Labour in Marxian economics is certainly not a commodity, but labour power is–the capacity to work or to use means of production to produce a product. The ILO simply denies that it labour (power) should be a commodity–all the while denying the reality that it is in fact a commodity and must be a commodity if capitalist society is to emerge and to continue to exist. (Of course, unfree forms of labour (so that workers cannot freely choose a particular employer) can exist side by side with free labour–but the existence of free labour power as a commodity is still necessary. It may not be very pleasant to think about the social implications of the necessary existence of labour power as a commodity, but it is necessary to do in order to enable the working class to formulate policies that will more likely enable them to control their own lives by abolishing all class relations.
The ILO places a veil over the eyes of workers by arguing that labour (power) should not be a commodity–whereas it is necessarily a commodity in a society dominated by a class of employers, with the associated economic, social and political structures.
I would like to know what is meant by decent wages.
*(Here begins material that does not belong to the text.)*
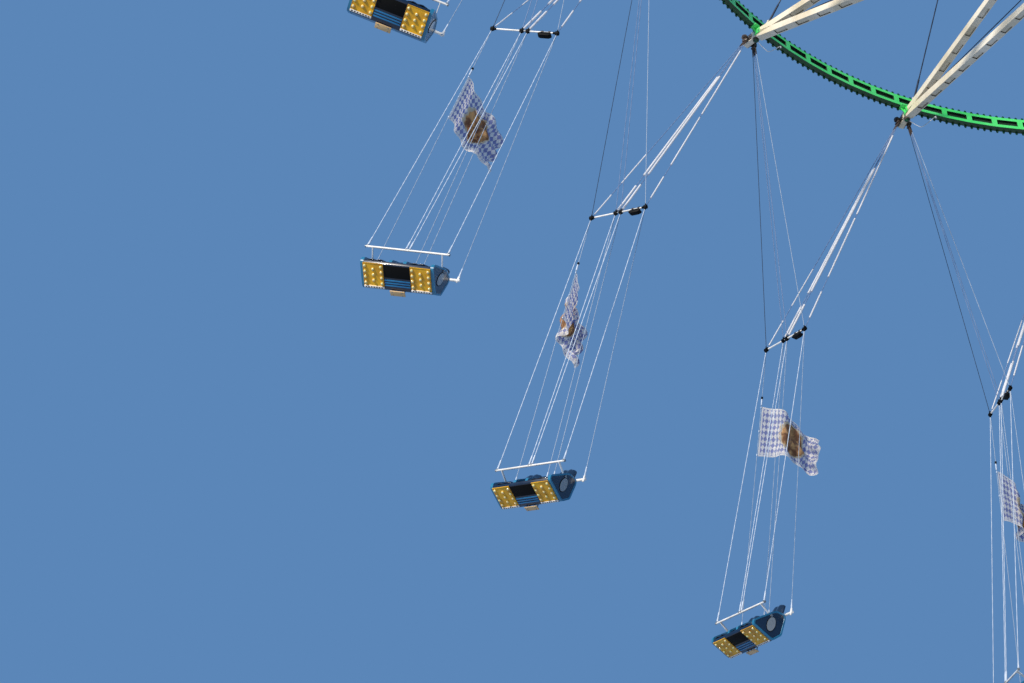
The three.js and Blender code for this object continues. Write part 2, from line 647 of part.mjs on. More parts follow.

Are the wages received by the unionized workers for Magna International, Air Canada, Rogers Communication, Suncor Energy or Telus decent wages? (see various posts that attempt to calculate the rate of exploitation for these unionized workers–for example The Rate of Exploitation of Workers at Air Canada, One of the Largest Private Employers in Canada). If so, how does the ILO square such a view with the fact of exploitation? If not, then the concept of decent wages has no relevance for workers other than as an ideological cloak for their continued exploitation.

Conclusion

A favourite trick of social reformists or social democrats is to refer to the superexploitation of workers–and to remain silent concerning the daily regular exploitation of workers.

Clarke’s uncritical reproduction of a social-democratic or social-reformist point of view is hardly an effective strategy for challenging the class of employers.